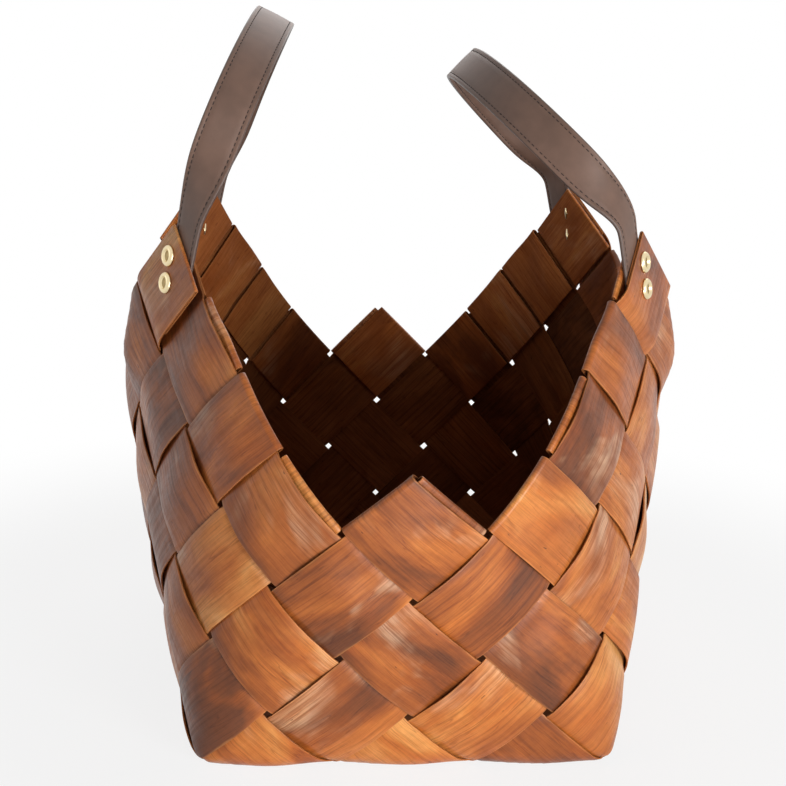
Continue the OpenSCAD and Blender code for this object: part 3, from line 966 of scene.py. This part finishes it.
# ---------------------------------------------------------------- peaks
# A peak's own frame, in the near right quarter: its tip, the ways up the peak and out of the
# basket, and the way from the middle of its handle.

PEAK_SIGNS = {
    "near_left": (-1, 1),
    "near_right": (1, 1),
    "far_left": (-1, -1),
    "far_right": (1, -1),
}
peak_tip = quarter(np.array([PEAK_PLACE]), np.array([float(TOP_ROW)]))[0]
peak_away = unit(np.array([peak_out[1], -peak_out[0], 0.0]))
peak_up = np.cross(peak_away, peak_out)

# ---------------------------------------------------------------- handle straps

STRAP_TILT = math.radians(20)
TAB_TILT = math.radians(10)
ARCH_SPLAY = math.radians(10)
ARCH_RISE = 0.117
LOWER_RIVET_DROP = 0.036
UPPER_RIVET_DROP = 0.020
TAB_HELD = 0.045
HINGE_RISE = 0.010659
TAB_FREE = 0.002
JOIN_ANGLE = math.radians(14)
JOIN_STEPS = 14
TWIST_LENGTH = 0.070
TWIST_START = -0.008
ARCH_STEPS = 64
ARCH_PROBE = 1e-4
TAB_STEPS = 16
# Each handle's lean at its foot, and how much more it leans at its crown.
HANDLE_LEANS = {"left": (math.radians(18), math.radians(8)), "right": (math.radians(46), 0.0)}
SIDE_SIGN = {"left": -1, "right": 1}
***
* **Exercise aim**
All of the lines above need to be given again exactly.

* **Correct response**
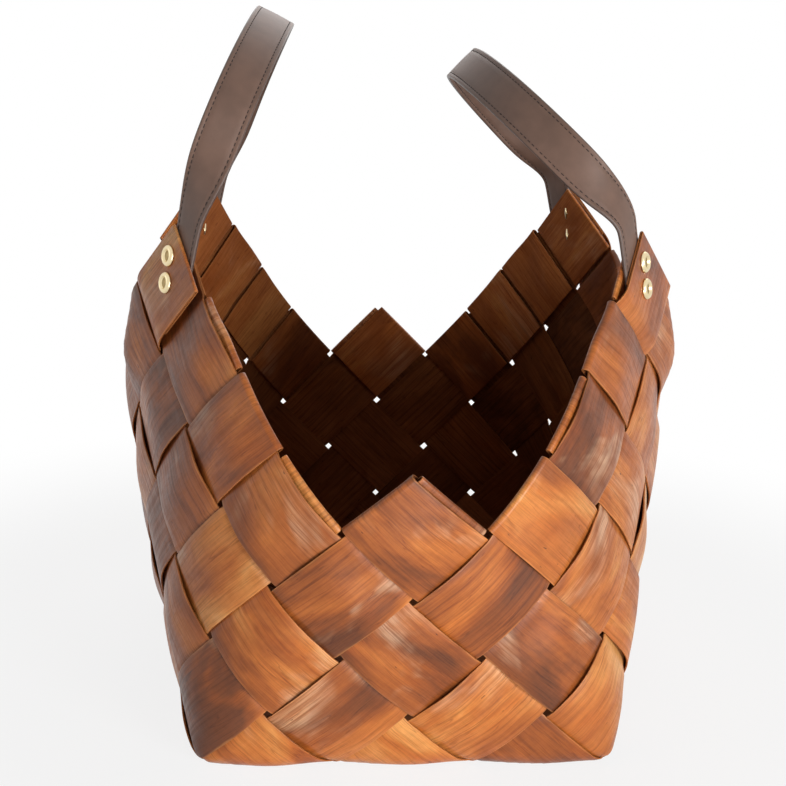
Continue the OpenSCAD and Blender code for this object: part 3, from line 966 of scene.py. This part finishes it.
# ---------------------------------------------------------------- peaks
# A peak's own frame, in the near right quarter: its tip, the ways up the peak and out of the
# basket, and the way from the middle of its handle.

PEAK_SIGNS = {
    "near_left": (-1, 1),
    "near_right": (1, 1),
    "far_left": (-1, -1),
    "far_right": (1, -1),
}
peak_tip = quarter(np.array([PEAK_PLACE]), np.array([float(TOP_ROW)]))[0]
peak_away = unit(np.array([peak_out[1], -peak_out[0], 0.0]))
peak_up = np.cross(peak_away, peak_out)

# ---------------------------------------------------------------- handle straps

STRAP_TILT = math.radians(20)
TAB_TILT = math.radians(10)
ARCH_SPLAY = math.radians(10)
ARCH_RISE = 0.117
LOWER_RIVET_DROP = 0.036
UPPER_RIVET_DROP = 0.020
TAB_HELD = 0.045
HINGE_RISE = 0.010659
TAB_FREE = 0.002
JOIN_ANGLE = math.radians(14)
JOIN_STEPS = 14
TWIST_LENGTH = 0.070
TWIST_START = -0.008
ARCH_STEPS = 64
ARCH_PROBE = 1e-4
TAB_STEPS = 16
# Each handle's lean at its foot, and how much more it leans at its crown.
HANDLE_LEANS = {"left": (math.radians(18), math.radians(8)), "right": (math.radians(46), 0.0)}
SIDE_SIGN = {"left": -1, "right": 1}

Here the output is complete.